Ng Kai Scene shared on LINE that working with Independents in the mangrove is balm to the soul of ICCS Otters. A motivated bunch, they inspire us always for sure, and did so again today. Kai Scene has been tasked to elaborate on the News from ICCS blog.

Back home through the rain, I looped Pandan Reservoir then watched the river fill up with water and sediment (and some litter) and had most of the PCN to myself.

It was torture waking up to Google Hangout with an honours student. And I’ll have more of that tomorrow, so I can’t ride – it’s that time of the year, the honours poster oral exam.

Wah! Ministry of Transport says, “Five reasons to cycle more in Singapore”!

A decade ago, my cycling kakis looked yearningly at Canadian Ministries of Transports to learn from their comprehensive research findings and information about cycling. this evening, I returned to Facebook after a CNY hiatus to see this and exclaim! Singapore’s Ministry of Transport webpage featuring reasons for cycling in such a prominent way.

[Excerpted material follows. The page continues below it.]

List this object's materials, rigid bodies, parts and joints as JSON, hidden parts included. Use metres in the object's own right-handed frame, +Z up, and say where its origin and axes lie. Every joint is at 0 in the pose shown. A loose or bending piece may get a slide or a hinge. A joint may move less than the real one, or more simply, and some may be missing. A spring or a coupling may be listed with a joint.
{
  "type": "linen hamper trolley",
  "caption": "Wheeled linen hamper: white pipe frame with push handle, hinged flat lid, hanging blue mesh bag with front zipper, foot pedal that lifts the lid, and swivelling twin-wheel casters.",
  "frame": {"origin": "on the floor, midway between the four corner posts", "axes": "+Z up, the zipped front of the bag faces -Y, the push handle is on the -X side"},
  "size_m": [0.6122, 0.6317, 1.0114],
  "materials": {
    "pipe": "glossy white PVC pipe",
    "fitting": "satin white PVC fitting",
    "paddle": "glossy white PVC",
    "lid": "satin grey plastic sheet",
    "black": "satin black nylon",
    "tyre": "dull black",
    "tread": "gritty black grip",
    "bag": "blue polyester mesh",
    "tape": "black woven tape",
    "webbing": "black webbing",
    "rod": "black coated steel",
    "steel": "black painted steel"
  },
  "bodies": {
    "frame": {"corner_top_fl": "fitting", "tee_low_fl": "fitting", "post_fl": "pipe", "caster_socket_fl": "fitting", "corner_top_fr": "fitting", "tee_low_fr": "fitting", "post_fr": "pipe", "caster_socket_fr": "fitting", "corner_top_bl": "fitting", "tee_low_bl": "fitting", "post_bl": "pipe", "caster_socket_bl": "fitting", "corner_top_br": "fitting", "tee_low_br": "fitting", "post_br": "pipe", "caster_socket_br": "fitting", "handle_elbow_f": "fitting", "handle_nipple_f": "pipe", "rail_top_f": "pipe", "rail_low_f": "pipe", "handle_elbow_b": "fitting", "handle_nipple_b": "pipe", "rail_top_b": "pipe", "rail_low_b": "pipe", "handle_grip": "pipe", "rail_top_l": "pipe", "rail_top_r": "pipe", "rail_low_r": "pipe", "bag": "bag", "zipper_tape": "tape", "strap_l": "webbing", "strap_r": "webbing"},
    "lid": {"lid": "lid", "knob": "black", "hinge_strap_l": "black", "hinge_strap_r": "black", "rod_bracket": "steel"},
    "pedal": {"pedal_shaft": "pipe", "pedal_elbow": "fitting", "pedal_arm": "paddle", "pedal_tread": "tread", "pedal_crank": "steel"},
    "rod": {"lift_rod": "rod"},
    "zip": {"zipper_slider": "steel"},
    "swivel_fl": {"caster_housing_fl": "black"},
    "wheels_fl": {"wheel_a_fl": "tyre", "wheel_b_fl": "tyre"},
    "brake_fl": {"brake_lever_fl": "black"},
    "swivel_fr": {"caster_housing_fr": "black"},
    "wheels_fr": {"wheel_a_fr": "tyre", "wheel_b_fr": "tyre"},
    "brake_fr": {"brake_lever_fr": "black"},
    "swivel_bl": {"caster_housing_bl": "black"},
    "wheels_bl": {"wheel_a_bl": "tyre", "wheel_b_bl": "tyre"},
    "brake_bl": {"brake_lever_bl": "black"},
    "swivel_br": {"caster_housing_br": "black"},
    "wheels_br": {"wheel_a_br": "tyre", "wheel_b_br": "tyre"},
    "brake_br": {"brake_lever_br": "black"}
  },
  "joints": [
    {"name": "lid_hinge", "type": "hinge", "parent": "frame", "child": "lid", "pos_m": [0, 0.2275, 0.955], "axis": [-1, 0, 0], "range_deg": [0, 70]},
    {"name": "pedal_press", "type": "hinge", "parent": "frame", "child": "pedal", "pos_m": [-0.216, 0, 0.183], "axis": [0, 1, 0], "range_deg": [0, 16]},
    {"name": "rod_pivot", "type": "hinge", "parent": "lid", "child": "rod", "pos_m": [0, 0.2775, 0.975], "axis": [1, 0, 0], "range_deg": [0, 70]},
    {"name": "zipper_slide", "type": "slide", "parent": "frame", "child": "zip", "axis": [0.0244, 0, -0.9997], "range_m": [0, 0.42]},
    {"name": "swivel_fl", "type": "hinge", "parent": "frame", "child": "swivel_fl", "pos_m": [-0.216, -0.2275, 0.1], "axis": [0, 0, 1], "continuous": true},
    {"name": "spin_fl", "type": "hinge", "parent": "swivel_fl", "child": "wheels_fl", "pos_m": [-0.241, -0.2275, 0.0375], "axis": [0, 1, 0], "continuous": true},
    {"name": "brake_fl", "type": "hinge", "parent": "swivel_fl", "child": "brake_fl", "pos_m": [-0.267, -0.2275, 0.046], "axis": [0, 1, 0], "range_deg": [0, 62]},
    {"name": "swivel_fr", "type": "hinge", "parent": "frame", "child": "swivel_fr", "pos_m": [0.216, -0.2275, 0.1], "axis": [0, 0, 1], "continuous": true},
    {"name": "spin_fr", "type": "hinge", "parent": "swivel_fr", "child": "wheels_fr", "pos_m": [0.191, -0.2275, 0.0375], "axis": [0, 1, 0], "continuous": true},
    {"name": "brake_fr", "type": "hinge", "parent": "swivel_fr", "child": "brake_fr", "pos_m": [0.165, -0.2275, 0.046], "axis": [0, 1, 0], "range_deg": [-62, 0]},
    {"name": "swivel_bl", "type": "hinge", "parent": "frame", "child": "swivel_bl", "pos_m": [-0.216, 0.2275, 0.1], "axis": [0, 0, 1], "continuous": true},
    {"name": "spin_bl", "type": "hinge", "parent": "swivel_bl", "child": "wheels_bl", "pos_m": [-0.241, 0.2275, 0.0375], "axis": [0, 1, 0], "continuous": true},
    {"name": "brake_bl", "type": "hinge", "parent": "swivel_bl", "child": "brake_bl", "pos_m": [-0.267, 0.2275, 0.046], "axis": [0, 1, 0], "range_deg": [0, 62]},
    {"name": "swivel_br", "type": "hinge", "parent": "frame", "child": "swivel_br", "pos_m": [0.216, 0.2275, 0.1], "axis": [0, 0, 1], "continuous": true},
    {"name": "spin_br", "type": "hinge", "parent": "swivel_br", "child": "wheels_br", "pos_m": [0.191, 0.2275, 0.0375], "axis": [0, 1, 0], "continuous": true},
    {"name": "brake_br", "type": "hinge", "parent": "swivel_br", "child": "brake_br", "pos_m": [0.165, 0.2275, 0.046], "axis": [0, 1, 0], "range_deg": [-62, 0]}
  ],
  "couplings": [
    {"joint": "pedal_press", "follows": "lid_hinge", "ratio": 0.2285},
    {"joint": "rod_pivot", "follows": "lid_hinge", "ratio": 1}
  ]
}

I particularly like Reason no. 5, and through the long rides, I have learnt much more about various neighbourhoods and other nooks and crannies in Singapore. I do wish we had a calmer island but the PCNs and wayside trees have helped.

5 reasons to cycle more in Singapore | Ministry of Transport Singapore  No 5

But this is simply a tip of the iceberg phenomenon. There has been considerable activity for at least half a decade at least and it has been a struggle to keep the Cycling in Singapore blog updated. Perhaps it has not been as important to do so, as comprehensive discussions were appearing in mainstream press. Many are still gnashing their teeth from day to day encounters, so two year ago I thought I should sound out that I was actually feeling optimistic. The way ahead is still a long one, though, make no mistake, like it has been in many other cities.

It has been nice to see various individuals from the larger community of cycling use and management prioritise meeting attendance when called on by government officers. And they are work together to pave the way for a healthier and safer city.